As Iowans continue to work through a year headlined by a global pandemic, racial justice, and most recently, a derecho that hit central and eastern portions of the state, the Center for Rural Affairs remains committed to talking about and providing resources to ensure a resilient future.
With in-person events canceled due to COVID-19 concerns, Policy Associate Cody Smith took to the internet for the Center’s most recent Rural Resiliency Forum last month.
Cody was joined by State Sen. Zach Wahls of Coralville, Iowa. The first-term Democrat said when he decided to run for the Iowa Senate in 2017, he never imagined that three years later, the country would be dealing with a once-in-a-century global pandemic.
He said it has been a learning experience for everyone.
“The experience as a state legislator has been one primarily of trying to stay on top of the news and stay up to date about what is happening in my district and across the state and trying to connect people with the resources they need and the information they need,” he said.
The state senator has also been part of discussions surrounding racial justice and said he was proud to play a role in getting “common sense police reforms” and other changes made before the Iowa Legislature adjourned for the year.
“But, I do think we do have a long, long way to go for our state, for our country before we can really say, I think honestly, that Black lives matter in America and that we’ve addressed these racial inequities that have been troubling America since before we were even formally the United States,” he said.
The hour-long forum also featured discussions on climate change, renewable energy, food system improvements, rural broadband, housing, soil health, and water quality.
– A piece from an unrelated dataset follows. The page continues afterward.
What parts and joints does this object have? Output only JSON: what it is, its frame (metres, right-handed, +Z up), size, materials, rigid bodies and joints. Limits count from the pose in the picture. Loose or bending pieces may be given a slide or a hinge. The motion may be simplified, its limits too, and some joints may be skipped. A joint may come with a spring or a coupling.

Climate change discussion, clean energy investments need to continue
Addressing climate change, Sen. Wahls said the issue is real and the consequences are going to be very significant.
“But, the good news is that the significance of those consequences is up to us and what we do here in the next 5, 10, 15, 20 years,” he said.
Sen. Wahls believes there will be many opportunities for rural communities to play a role when it comes to renewable energy because there is the space needed for wind turbines and solar panels. He noted the state has seen major investments in solar energy the last couple of years in southeast Iowa.
“Obviously, we know that wind energy is a big part of Iowa’s present, and I think that sunshine powered solar is going to be a big part of our future going forward, just because you can’t grow more corn than anywhere else in the world without a whole lot of sunshine,” he said.
Clean energy has also been good for air quality and for jobs, Sen. Wahls said, adding there are a lot of good and high paying jobs in the renewable energy field.
Pandemic shines light on need for rural broadband improvements
Sen. Wahls said the state needs to move forward with improvements to rural broadband services. It’s one of the topics he plans to address during the 2021 session.
“Especially in the pandemic, we are seeing how important it is to have strong access to the internet for our rural communities,” he said.
In response to a question from a participant about what the Legislature can do to address the issue, Sen. Wahls said the cost to lay the fiber network remains high, therefore lawmakers need to figure out how they can pair state and federal dollars to assist companies who do that work.
At the same time, he said lawmakers and providers need to learn more about challenges Iowans are experiencing in accessing rural broadband services.
Continued education needed on soil, water quality
While he disagreed with some aspects of Gov. Kim Reynolds’ Invest in Iowa Act, Sen. Wahls said he’d like to see the issue continue to move forward as he believes there is a need to address outdoor recreation and soil and water quality issues.
“At this point, it’s hard to say what it might look like in 2021,” he said.
Soil and water quality continue to be important issues, Sen. Wahls said, and he believes creating more economic incentives to get farmers to invest in conservation practices is a good idea, but continued education is key.
Recovering from economic hardship
Addressing a question from Cody about how the state can help rural communities recover from the economic hardship caused by the COVID-19 pandemic and be more resilient to unforeseen challenges in the future, Sen. Wahls reiterated the need to improve broadband in rural areas.
“Continued investments in rural broadband are going to be important because of the economic opportunity that that creates for new businesses to open up and consumers to be connected to their friends and family, access some of those health care services, especially through things telehealth, which again has taken on a whole new importance when it comes to the COVID-19 pandemic,” he said.